**CHALLENGE**
Copy these lines exactly and nothing else: from the line holding "Model this object" to the line holding "emboss_right_r = 18; // [12:1:20]", both lines included.

**RECORDS FOR PROCESSING**
%%
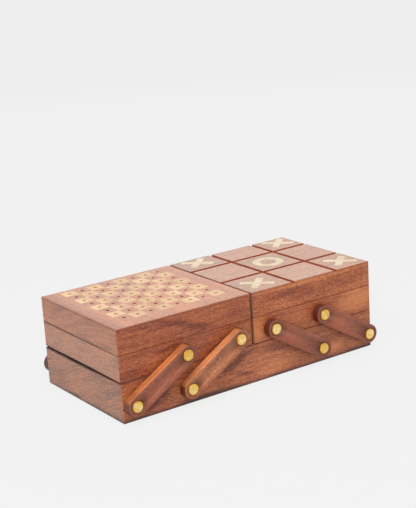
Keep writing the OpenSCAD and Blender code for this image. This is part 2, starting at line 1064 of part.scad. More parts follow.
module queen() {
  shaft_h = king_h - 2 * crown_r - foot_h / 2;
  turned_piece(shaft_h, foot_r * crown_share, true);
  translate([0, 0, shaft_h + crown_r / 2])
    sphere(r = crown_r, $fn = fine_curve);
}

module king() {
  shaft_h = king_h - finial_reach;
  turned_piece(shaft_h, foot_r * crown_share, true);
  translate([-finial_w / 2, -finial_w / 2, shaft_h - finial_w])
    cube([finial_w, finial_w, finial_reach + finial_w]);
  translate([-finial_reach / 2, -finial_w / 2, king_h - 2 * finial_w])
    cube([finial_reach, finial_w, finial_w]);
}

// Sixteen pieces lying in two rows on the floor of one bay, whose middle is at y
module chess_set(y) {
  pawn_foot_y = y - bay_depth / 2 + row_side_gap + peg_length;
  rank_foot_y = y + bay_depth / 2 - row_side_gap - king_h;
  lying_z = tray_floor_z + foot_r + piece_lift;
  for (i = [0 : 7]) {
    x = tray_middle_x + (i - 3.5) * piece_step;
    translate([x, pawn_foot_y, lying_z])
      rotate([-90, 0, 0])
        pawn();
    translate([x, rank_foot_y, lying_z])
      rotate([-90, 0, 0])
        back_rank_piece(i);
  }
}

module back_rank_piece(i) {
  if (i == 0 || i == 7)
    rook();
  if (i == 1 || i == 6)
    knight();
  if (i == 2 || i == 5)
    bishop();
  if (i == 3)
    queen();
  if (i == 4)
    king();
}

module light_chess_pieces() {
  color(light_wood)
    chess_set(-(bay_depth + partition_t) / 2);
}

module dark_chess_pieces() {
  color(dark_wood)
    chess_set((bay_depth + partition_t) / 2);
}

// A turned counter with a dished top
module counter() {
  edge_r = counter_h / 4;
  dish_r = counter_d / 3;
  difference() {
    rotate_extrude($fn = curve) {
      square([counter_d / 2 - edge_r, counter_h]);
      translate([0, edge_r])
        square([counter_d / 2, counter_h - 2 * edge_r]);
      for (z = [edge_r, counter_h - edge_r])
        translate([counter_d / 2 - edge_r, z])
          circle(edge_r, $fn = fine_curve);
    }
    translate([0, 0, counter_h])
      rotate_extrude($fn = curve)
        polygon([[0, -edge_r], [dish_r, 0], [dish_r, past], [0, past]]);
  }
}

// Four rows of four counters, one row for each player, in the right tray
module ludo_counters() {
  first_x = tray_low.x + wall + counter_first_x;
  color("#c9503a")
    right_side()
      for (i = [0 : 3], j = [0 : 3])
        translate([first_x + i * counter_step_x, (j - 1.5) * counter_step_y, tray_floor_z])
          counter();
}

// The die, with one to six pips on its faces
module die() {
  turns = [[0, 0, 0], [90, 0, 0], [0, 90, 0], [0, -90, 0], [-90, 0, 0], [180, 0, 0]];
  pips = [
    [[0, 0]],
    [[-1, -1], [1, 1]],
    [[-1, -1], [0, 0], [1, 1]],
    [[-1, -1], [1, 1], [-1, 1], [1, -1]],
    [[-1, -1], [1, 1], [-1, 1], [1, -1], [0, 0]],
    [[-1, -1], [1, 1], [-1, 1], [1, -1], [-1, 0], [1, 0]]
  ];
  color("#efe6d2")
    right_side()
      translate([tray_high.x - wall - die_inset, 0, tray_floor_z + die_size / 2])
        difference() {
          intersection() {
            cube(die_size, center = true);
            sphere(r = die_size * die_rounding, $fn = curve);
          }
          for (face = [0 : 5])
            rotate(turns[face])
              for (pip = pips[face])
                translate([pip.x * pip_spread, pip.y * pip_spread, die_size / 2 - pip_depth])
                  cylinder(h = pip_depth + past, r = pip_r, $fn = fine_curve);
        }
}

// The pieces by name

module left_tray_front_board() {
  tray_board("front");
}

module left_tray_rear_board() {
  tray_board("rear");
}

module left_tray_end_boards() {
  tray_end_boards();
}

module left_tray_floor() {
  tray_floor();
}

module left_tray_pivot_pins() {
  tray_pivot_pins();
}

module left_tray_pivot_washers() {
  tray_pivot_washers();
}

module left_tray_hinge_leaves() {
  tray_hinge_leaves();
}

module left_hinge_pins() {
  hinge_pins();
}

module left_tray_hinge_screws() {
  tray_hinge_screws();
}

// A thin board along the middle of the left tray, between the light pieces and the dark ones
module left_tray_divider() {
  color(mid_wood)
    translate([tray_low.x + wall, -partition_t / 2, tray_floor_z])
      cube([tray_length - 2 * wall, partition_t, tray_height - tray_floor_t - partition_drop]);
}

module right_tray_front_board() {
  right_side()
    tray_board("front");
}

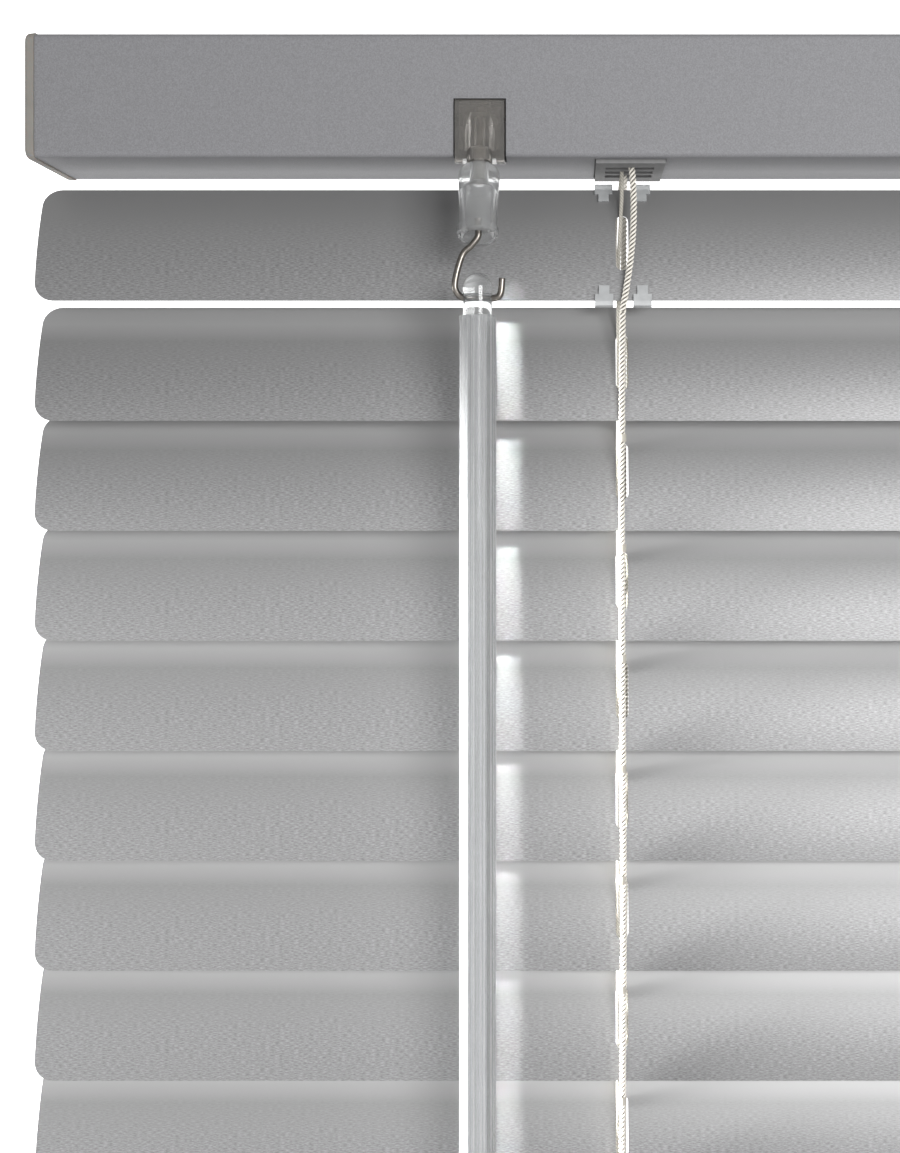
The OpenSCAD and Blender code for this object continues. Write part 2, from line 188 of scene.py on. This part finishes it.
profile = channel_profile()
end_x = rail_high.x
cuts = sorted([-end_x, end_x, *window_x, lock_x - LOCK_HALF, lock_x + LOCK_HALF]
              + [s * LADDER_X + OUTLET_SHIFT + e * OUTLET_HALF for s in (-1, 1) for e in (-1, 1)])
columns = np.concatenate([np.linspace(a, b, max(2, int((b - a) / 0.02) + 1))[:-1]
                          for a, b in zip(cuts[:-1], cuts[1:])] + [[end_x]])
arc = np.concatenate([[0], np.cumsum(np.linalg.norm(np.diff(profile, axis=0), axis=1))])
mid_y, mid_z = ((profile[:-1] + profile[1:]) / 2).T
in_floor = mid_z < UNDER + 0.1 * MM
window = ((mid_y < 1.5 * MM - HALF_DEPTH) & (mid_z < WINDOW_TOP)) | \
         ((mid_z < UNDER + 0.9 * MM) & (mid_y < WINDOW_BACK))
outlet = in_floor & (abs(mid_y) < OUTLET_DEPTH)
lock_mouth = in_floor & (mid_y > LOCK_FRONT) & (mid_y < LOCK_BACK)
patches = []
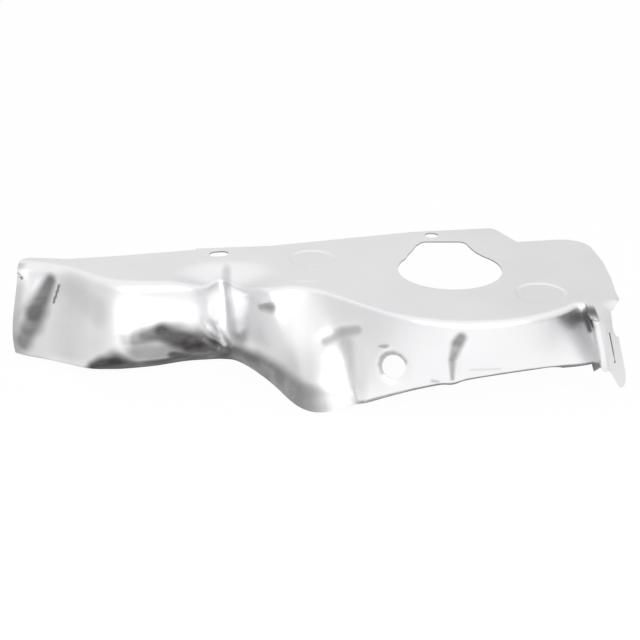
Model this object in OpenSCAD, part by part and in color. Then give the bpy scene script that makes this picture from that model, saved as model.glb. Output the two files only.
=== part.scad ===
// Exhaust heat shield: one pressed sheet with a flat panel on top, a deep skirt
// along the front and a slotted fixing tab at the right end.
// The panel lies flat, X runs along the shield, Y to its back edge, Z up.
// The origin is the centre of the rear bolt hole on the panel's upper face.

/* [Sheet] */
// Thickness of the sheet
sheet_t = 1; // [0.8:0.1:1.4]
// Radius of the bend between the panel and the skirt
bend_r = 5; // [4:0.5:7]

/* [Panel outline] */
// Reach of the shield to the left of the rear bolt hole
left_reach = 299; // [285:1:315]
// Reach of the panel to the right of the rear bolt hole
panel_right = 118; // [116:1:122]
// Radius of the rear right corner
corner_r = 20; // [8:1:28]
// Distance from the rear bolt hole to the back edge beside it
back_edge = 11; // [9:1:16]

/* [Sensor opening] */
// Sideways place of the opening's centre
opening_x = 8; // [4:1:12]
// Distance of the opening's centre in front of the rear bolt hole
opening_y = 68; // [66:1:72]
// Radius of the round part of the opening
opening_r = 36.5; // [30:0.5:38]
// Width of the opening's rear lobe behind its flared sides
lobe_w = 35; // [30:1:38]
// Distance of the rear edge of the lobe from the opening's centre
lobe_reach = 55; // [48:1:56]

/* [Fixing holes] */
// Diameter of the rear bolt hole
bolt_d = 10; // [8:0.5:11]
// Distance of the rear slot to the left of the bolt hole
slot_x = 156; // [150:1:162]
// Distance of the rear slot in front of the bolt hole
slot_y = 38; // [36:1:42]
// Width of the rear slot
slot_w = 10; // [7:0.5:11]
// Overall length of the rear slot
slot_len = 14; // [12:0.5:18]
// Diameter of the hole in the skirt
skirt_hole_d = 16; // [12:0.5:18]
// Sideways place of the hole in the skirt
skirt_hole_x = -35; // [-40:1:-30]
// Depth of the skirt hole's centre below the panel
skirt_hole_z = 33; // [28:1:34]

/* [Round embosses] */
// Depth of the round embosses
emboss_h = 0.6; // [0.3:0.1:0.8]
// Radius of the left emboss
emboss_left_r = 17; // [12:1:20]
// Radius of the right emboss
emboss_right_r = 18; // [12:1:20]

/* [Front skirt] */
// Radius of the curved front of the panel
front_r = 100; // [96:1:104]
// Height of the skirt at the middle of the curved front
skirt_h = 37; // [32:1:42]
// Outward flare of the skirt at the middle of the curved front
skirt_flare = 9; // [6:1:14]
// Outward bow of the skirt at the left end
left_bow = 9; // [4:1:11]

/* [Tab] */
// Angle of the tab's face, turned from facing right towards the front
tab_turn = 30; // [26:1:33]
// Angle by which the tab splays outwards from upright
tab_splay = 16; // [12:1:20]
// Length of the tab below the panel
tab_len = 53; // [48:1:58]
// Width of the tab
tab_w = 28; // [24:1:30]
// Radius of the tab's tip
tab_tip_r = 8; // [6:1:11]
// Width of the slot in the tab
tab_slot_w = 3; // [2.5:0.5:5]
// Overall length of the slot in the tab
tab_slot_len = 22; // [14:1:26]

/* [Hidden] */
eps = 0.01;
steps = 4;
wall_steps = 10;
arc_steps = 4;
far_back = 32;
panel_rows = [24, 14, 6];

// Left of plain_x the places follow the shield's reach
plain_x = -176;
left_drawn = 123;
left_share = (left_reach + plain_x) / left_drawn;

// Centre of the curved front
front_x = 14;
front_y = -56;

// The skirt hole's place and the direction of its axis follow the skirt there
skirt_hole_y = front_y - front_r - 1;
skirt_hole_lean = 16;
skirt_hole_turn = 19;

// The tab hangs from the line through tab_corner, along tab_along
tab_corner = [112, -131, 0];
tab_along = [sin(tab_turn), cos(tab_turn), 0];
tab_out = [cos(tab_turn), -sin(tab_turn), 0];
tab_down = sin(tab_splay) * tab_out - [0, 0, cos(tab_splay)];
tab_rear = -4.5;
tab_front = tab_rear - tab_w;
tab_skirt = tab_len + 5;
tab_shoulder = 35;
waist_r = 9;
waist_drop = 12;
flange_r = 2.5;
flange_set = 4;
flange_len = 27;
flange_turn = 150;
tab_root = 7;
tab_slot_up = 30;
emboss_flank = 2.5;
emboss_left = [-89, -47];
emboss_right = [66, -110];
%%
**FULL OUTPUT**
Model this object in OpenSCAD, part by part and in color. Then give the bpy scene script that makes this picture from that model, saved as model.glb. Output the two files only.
=== part.scad ===
// Exhaust heat shield: one pressed sheet with a flat panel on top, a deep skirt
// along the front and a slotted fixing tab at the right end.
// The panel lies flat, X runs along the shield, Y to its back edge, Z up.
// The origin is the centre of the rear bolt hole on the panel's upper face.

/* [Sheet] */
// Thickness of the sheet
sheet_t = 1; // [0.8:0.1:1.4]
// Radius of the bend between the panel and the skirt
bend_r = 5; // [4:0.5:7]

/* [Panel outline] */
// Reach of the shield to the left of the rear bolt hole
left_reach = 299; // [285:1:315]
// Reach of the panel to the right of the rear bolt hole
panel_right = 118; // [116:1:122]
// Radius of the rear right corner
corner_r = 20; // [8:1:28]
// Distance from the rear bolt hole to the back edge beside it
back_edge = 11; // [9:1:16]

/* [Sensor opening] */
// Sideways place of the opening's centre
opening_x = 8; // [4:1:12]
// Distance of the opening's centre in front of the rear bolt hole
opening_y = 68; // [66:1:72]
// Radius of the round part of the opening
opening_r = 36.5; // [30:0.5:38]
// Width of the opening's rear lobe behind its flared sides
lobe_w = 35; // [30:1:38]
// Distance of the rear edge of the lobe from the opening's centre
lobe_reach = 55; // [48:1:56]

/* [Fixing holes] */
// Diameter of the rear bolt hole
bolt_d = 10; // [8:0.5:11]
// Distance of the rear slot to the left of the bolt hole
slot_x = 156; // [150:1:162]
// Distance of the rear slot in front of the bolt hole
slot_y = 38; // [36:1:42]
// Width of the rear slot
slot_w = 10; // [7:0.5:11]
// Overall length of the rear slot
slot_len = 14; // [12:0.5:18]
// Diameter of the hole in the skirt
skirt_hole_d = 16; // [12:0.5:18]
// Sideways place of the hole in the skirt
skirt_hole_x = -35; // [-40:1:-30]
// Depth of the skirt hole's centre below the panel
skirt_hole_z = 33; // [28:1:34]

/* [Round embosses] */
// Depth of the round embosses
emboss_h = 0.6; // [0.3:0.1:0.8]
// Radius of the left emboss
emboss_left_r = 17; // [12:1:20]
// Radius of the right emboss
emboss_right_r = 18; // [12:1:20]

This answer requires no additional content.